Context	Purpose	Owns
Configuration	Validate + resolve every YAML setting	`ExperimentConfig`, `CommodityConfig`, `Builder`, `ModelConfig`, `PostprocessConfig`, `DeliveryConfig`, `ForecastConfig`
Feature Assembly	Read sources, apply edits, merge	Per-builder modules, `EditRule` system, `fit.parquet`, `pred.parquet`
Experiment	Walk-forward CV + production fit	`ExperimentResult`, `HindcastSlice`, detrender + regressor pickles
Postprocessing	Aggregate to ADM0, fit bias corrector, compute conformal CIs	bias_corrector, conformal half-widths
Delivery	Convert per-fold predictions into validated client CSVs	`HindcastDelivery`, `DeliveryRow`
Forecast	Splice obs+climatology weather; predict single `init_date`	`ForecastSlice`, climo zarr
Tracking	Persist run metadata to MLflow	one MLflow run per pipeline invocation
Preflight	Gate every stage with declarative `Check`s	`Check`, `run_preflight()`

§4.7 DeliveryRow fields¶

Group	Fields
Identity	`commodity`, `year`, `init_date`, `geo_identifier`, `variable`, `model`
Prediction	`mean`
Benchmarks	`nass_actual`, `nass_actual_area_weighted_all`, `nass_actual_prod_div_area_all`, `wasde_in_season`
Corrections	`weather_correction_bu_ac`
CI bands	`lower_{50,68,80,90,95}`, `upper_{50,68,80,90,95}`

§7.1 Pipeline DAG¶

features → hindcast: walk-forward → fit-production → postprocess → evaluate → deliver
                                                                 ↖ forecast mode
                                        fit-production → forecast-features → forecast-predict → postprocess

§7.3 Fold transition¶

fold_label is a string filesystem key, not a state machine:

"2010", "2011", … "2023"      → numeric walk-forward folds  (cutoff = date(year, 1, 1))
"production"                  → no-holdout fit (uses all data)

§9 Open Questions¶

Topic	Question
`marketing_year`	Should collapse into `season_year` once WASDE alignment is reworked.
Layering tech-debt	`delivery/conversions.py` imports conformal helpers from `stages/run_meta_models.py`; both belong in `lib/`.
Forecast resumption	Walk-forward has no per-fold checkpoint — restart re-does all earlier folds. Worth the complexity?
Custom exception hierarchy	Only stdlib `ValueError`/`SystemExit` used today; typed hierarchy useful for downstream catching?

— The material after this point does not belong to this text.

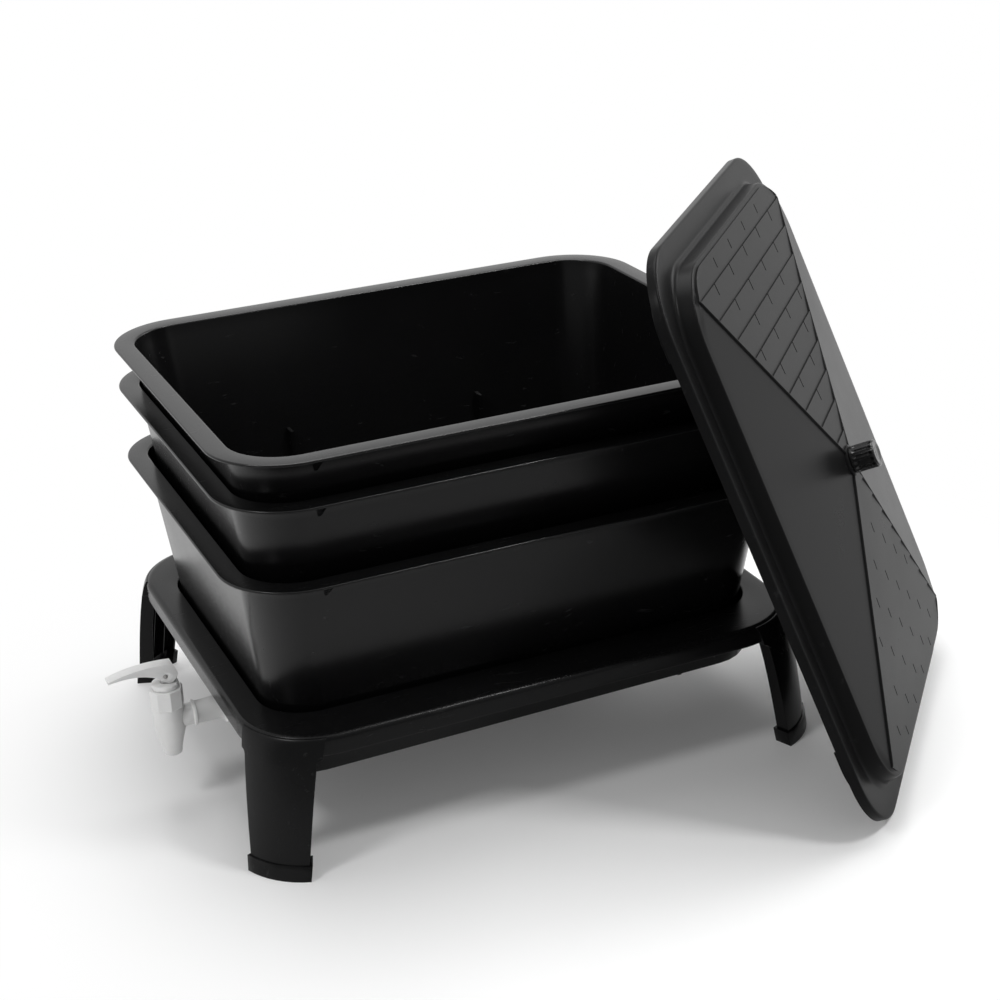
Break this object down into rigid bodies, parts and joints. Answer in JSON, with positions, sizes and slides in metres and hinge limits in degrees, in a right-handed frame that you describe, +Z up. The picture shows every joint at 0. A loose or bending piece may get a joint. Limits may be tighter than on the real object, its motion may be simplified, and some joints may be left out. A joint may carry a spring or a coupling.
{
  "type": "wormery",
  "caption": "Worm composter: nested tapered trays in a legged stand with a collector basin and lever tap, its hipped shingled lid leaning against the top tray.",
  "frame": {"origin": "on the floor, under the middle of the whole object as it stands, lid included", "axes": "+Z up, +X along the trays' long side away from the tap, +Y from the front to the back"},
  "size_m": [0.9088, 0.6862, 0.5441],
  "materials": {
    "tray_black": "gloss moulded polypropylene",
    "stand_black": "semi-gloss moulded polypropylene",
    "lid_black": "satin moulded polypropylene",
    "tap_white": "semi-gloss moulded plastic",
    "seal_rubber": "matt rubber",
    "steel": "plain steel"
  },
  "bodies": {
    "stand_body": {"stand": "stand_black", "foot_cap_back_right": "stand_black", "foot_cap_back_left": "stand_black", "foot_cap_front_left": "stand_black", "foot_cap_front_right": "stand_black", "collector_basin": "stand_black", "tap_body": "tap_white", "tap_seal_washer": "seal_rubber", "tap_nut_washer": "seal_rubber", "tap_backnut": "tap_white", "tap_bonnet": "tap_white"},
    "bottom_tray_body": {"tray_bottom": "tray_black"},
    "middle_tray_body": {"tray_middle": "tray_black"},
    "top_tray_body": {"tray_top": "tray_black"},
    "lid_body": {"lid_shell": "lid_black", "lid_knob": "lid_black", "lid_knob_screw": "steel"},
    "tap_stem_body": {"tap_stem": "tap_white", "tap_plunger_seal": "seal_rubber", "tap_piston_seal": "seal_rubber", "tap_pin": "steel"},
    "tap_lever_body": {"tap_lever": "tap_white"}
  },
  "joints": [
    {"name": "bottom_tray_lift", "type": "slide", "parent": "stand_body", "child": "bottom_tray_body", "axis": [0, 0, 1], "range_m": [0, 0.15]},
    {"name": "middle_tray_lift", "type": "slide", "parent": "bottom_tray_body", "child": "middle_tray_body", "axis": [0, 0, 1], "range_m": [0, 0.17]},
    {"name": "top_tray_lift", "type": "slide", "parent": "middle_tray_body", "child": "top_tray_body", "axis": [0, 0, 1], "range_m": [0, 0.2]},
    {"name": "lid_lift_off", "type": "slide", "parent": "top_tray_body", "child": "lid_body", "axis": [0.6855, -0.6194, 0.3827], "range_m": [0, 0.25]},
    {"name": "tap_stem_lift", "type": "slide", "parent": "stand_body", "child": "tap_stem_body", "axis": [0, 0, 1], "range_m": [0, 0.004]},
    {"name": "tap_lever_flip", "type": "hinge", "parent": "tap_stem_body", "child": "tap_lever_body", "pos_m": [-0.39935, 0.03545, 0.1426], "axis": [0, 1, 0], "range_deg": [0, 85]}
  ],
  "couplings": [
    {"joint": "tap_stem_lift", "follows": "tap_lever_flip", "m_per_rad": 0.002696}
  ]
}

Appendix B — LinkML schema (key facts)¶

Generator: domain-modelling/gen_linkml_schema.py (auto-discovery via pkgutil.walk_packages + inspect).
Regeneration: bash domain-modelling/regen_schema.sh → 42 classes, 21 enums, 0 import failures, ~5 s, byte-stable.
Literal[...] annotations are promoted to inline LinkML enums.
Sub-packages skipped at schema generation time: app/, tests/, scripts/.

Files / lines touched¶

Additions	Deletions	File
+519	-561	`market_insights_models/src/commodity_hindcast/domain-modelling/DOMAIN_MODEL.md`
+728	-0	`market_insights_models/src/commodity_hindcast/domain-modelling/DOMAIN_MODEL2.md`
+372	-0	`market_insights_models/src/commodity_hindcast/domain-modelling/gen_linkml_schema.py`
+23	-0	`market_insights_models/src/commodity_hindcast/domain-modelling/regen_schema.sh`
+0	-439	`docs/s3_path_support_demo.md` (moved out of the showboat location)
+2	-0	`.gitignore`
+2	-0	`market_insights_models/src/commodity_hindcast/DESIGN.md`

Cross-references¶

Related entity pages: ExperimentConfig, CommodityConfig, ExperimentResult, HindcastSlice, ForecastSlice, DeliveryRow, EditRuleConfig
Related concept pages: pipeline DAG, bounded contexts, unit conventions
Source document: market_insights_models/src/commodity_hindcast/domain-modelling/DOMAIN_MODEL2.md

Lessons captured¶

Every domain fact lives in one place in DOMAIN_MODEL2.md; other sections cross-reference rather than repeat.
The v2 doc is organised by editorial purpose (glossary, bounded contexts, entity catalogue, relationships, aggregates, lifecycles, scenarios, open questions) rather than by structure type (ER, class table, state diagram).
schema.yaml is auto-generated and gitignored by default; it is never hand-edited.
The source-of-truth split: Python source owns structure; DOMAIN_MODEL2.md owns editorial meaning (role, context, invariants, scenarios); schema.yaml is the machine-readable export.
The v2 document explicitly records §9 Open Questions — it is the canonical place to track unresolved design decisions.
ForecastSlice.root path in §4.6 is outdated by PR-369 which added the {season_year} level; the domain model should be updated when entity pages are written.